Gut und teilweise schockierend sind die damaligen Gegebenheiten dargestellt, beispielsweise wie wenig akzeptiert und respektiert eine Frau bei der Polizei ist, die in das männliche Metier eindringt. Auch Polizeigewalt und Korruption sind allgegenwärtig genauso wie Diskriminierung und Fremdenfeindlichkeit. Durch die absolut wertungsfreie Schilderung durch den Autor wird dem Leser erst die Diskrepanz zur heutigen Zeit bewusst.
Gut ausgearbeitet waren meiner Meinung nach auch die Charaktere und ihre Geschichten. Das Buch hat teilweise von den Nebenhandlungen gelebt, von den Beziehungen der Kollegen untereinander, aber auch von Breens Lebens- und Familiengeschichte. Diese haben mich gut überzeugt und an das Buch gebunden. Und auch der Kriminalfall war zwar wenig überraschend, aber bodenständig.

Der Schreibstil ist angenehm flüssig und locker und auch wenn die Beatles in diversen Buchbeschreibungen immer wieder betont werden, dienen sie doch "nur" der Atmosphäre.
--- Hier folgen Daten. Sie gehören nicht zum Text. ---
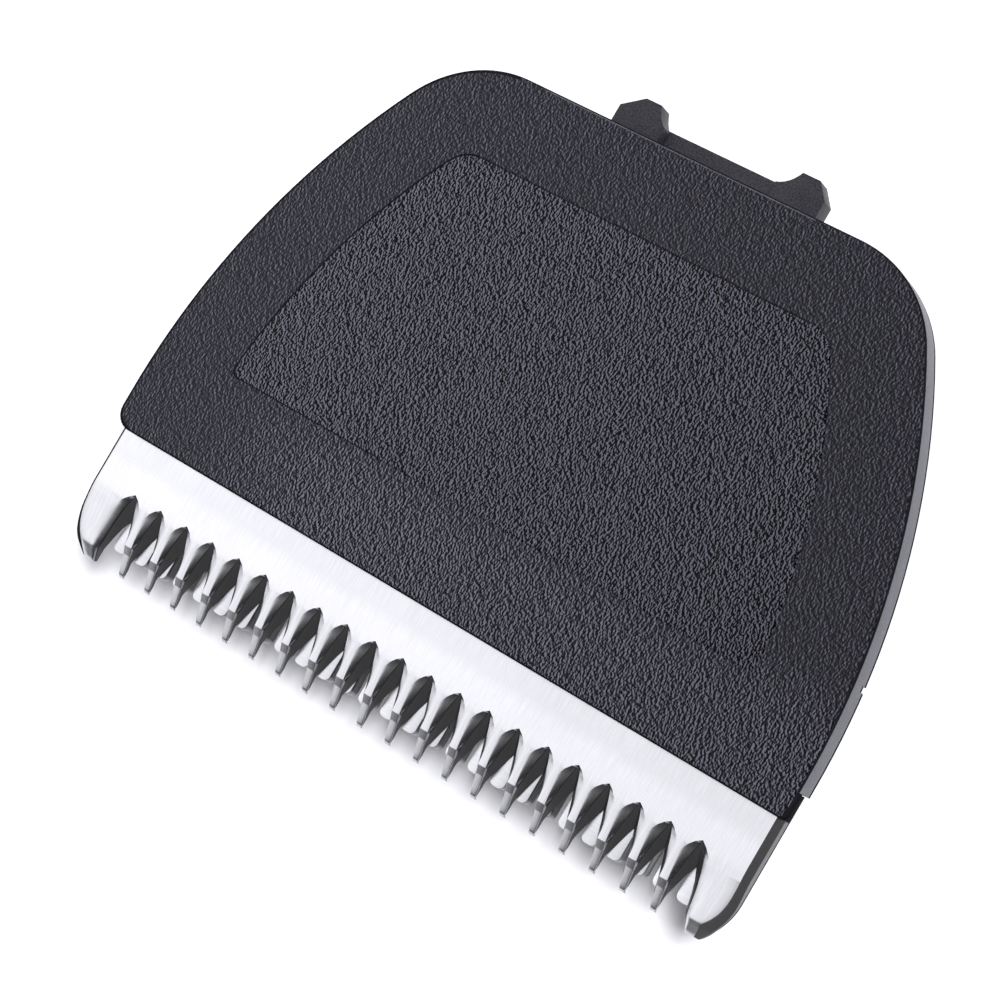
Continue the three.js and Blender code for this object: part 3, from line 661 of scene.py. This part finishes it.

Beatles-Fans werden also wenig auf ihre Kosten kommen, wenn dies der einzige Lesegrund ist. Da das Buch aber insgesamt sehr atmosphärisch war, mich problemlos in die Zeit eintauchen ließ und auch von den Nebensträngen lebte, war es ein Lesegenuss, der nirgendwo sperrig war, und mich gut unterhalten hat. Wer pausenlose Action und viel Blut in seinen Krimis und Thrillern braucht, könnte hier jedoch enttäuscht werden.